Where to watch the numbers
If you want a current snapshot, focus on:
- Median sold price, days on market, inventory, and sale-to-list price ratio from your local MLS.
- Recent average 30-year fixed rate trends from Freddie Mac’s national survey.
- Purchase mortgage application trends from the Mortgage Bankers Association.
- Household income and unemployment trends from the U.S. Census and Bureau of Labor Statistics.
These sources help you see how affordability and demand are moving in real time.
Ready to talk through your specifics, from pricing to payment scenarios?

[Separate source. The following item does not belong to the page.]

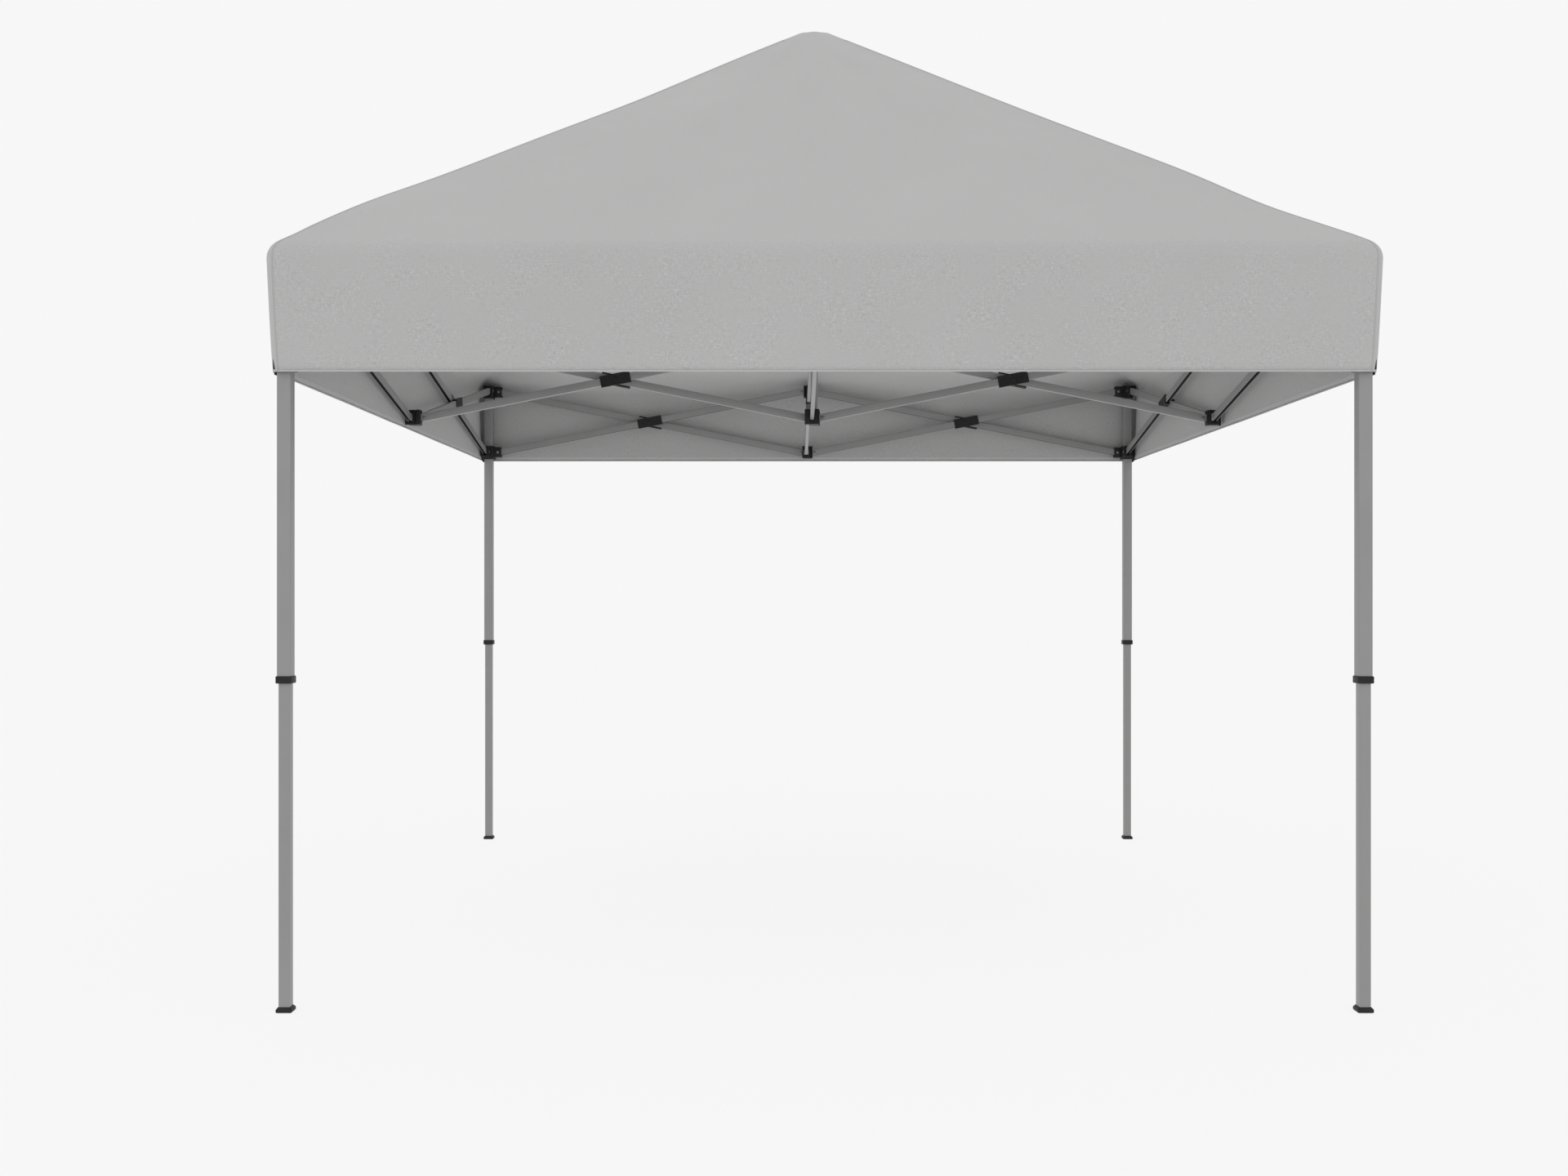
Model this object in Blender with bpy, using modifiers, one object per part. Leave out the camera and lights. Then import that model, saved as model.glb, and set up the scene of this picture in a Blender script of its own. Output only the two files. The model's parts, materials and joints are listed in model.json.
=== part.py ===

Reach out to Cassie Walton for a clear plan tailored to your goals in Minden and across Webster Parish.
FAQs
How do mortgage rates affect monthly payments in Minden?
- A higher rate increases your principal and interest payment on the same loan amount, which reduces how much home you can buy at a given monthly budget.
Should I wait for rates to drop before buying or selling in Minden?
- It depends on your timeline and finances; waiting could change conditions, but focus on your budget, local supply, and whether a move supports your life plans.
How much does a 1 percent rate change move a payment?
- For a typical 30-year loan, a 1 point rate change can mean several hundred dollars per month, depending on the loan size and terms.
Can sellers help buyers manage higher rates in Webster Parish?
- Yes, through credits toward closing costs, temporary buydowns like 2-1 options, or rate-point credits that lower the buyer’s interest rate.
Are adjustable-rate mortgages common in the Minden area?
- ARM usage varies by lender and borrower; ARMs can lower initial payments but carry future reset risk, so weigh the tradeoffs with a lender.